ストライク・ザ・ブラッド 1-18 雑感

 最近集中的に読んでいて、購入していたところまで読み切ったので簡単に感想を。


 人間と魔族が混在して生きる世界。中でも吸血鬼は強力な種族であり、始まりの吸血鬼たる<真祖>の三人はそれぞれ巨大な王国を支配していた。
 しかし日本の魔族特区"絃神島"にも第四の真祖がいた。其は領土を持たない最強の吸血鬼と噂されたが、日常では落ちこぼれ気味の男子校高校生だった――
 

 吸血鬼の第四真祖にして男子高校生の暁古城を主人公にした冒険活劇。
 展開は毎回毎巻ほぼ同じで、極めて安定性があります。
 敵が襲撃してきてピンチになる→ヒロインが古城の手助けをして盛り返す→古城がヒロインの血を吸ってパワーアップして真祖の圧倒的な力で敵を倒す→でも強くてもヒロインの圧しや学校の課題には勝てないやれやれ――みたいな。
 その合間にメインヒロインの雪菜の下着や裸を見るハプニングエロが巻き起こり、新ヒロインは必ずこまされ吸血行為されます。
 1巻からストライク・ザ・ブラッドという作品のテンプレ-トはきっちりと完成しており、ぶれることがありません。
 この逆転の極め台詞が発せられるとき、物語は主人公の勝利で終着を迎えます。

「さあ、始めようか、オッサン──ここから先は、第四真祖<オレ>の戦争<ケンカ>だ」
 雷光をまとった右腕を掲げて、古城が吼える。
 古城の隣で寄り添うように銀の槍を構えて、雪菜が悪戯っぽく微笑んだ。
「いいえ、先輩。わたしたちの聖戦<ケンカ>、です──!」
  (ストライク・ザ・ブラッド1 聖者の右腕 (Kindleの位置No.3945-3950))

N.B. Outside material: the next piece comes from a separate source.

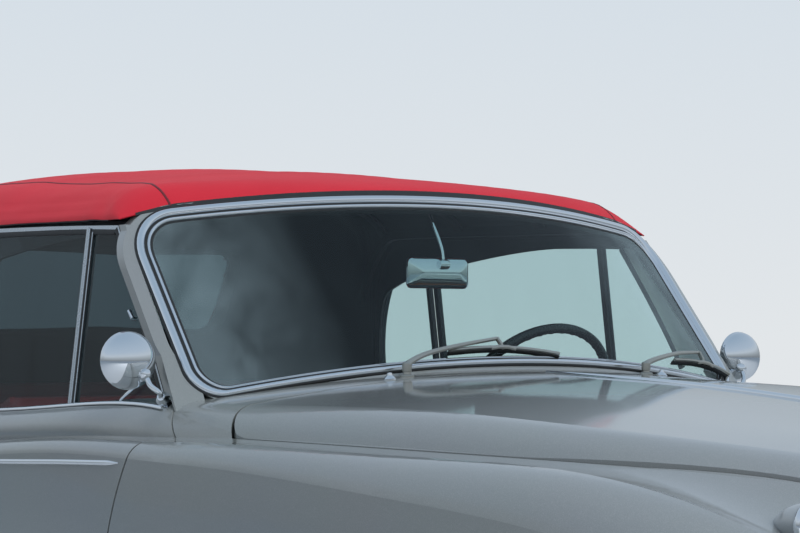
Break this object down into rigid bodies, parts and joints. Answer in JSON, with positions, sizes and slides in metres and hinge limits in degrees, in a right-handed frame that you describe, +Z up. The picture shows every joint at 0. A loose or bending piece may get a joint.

 飽きもせず積み重ねられてきたからこそ、もうこれ以外だと身体が受け付けないというか、逆にこれを求めて読み続けているところまで来ているかもしれません。下手な大敗北とかNTRとか勘弁して欲しいにもほどがあります。
 水戸黄門に悪代官逆転エンドは必要ないのですよ。
 シリーズ全体を見れば15までで大きな流れの区切りが一つつきます。16~18は単巻完結物。まだまだ追いつくには十分なので、そこそこ出来が良い手ごろなライトノベルを読みたかったらお薦めかと。


 それにしても、戦闘系・落ち物系のお約束を踏みつつ、設定にSFガジェットの趣向を盛り込んで設定厨にも目配せし、複数ヒロインを乱立させながらメインヒロインの格を飛びぬけさせる――という高度なパッケージングの達成。
 恐らく商業的に大成功を納めており、コールド・ゲヘナをスタートにしたライトノベル畑側では、これが作者の一つの到達点なのでしょう。


 なお個人的に一番好きなヒロインは那月ちゃん。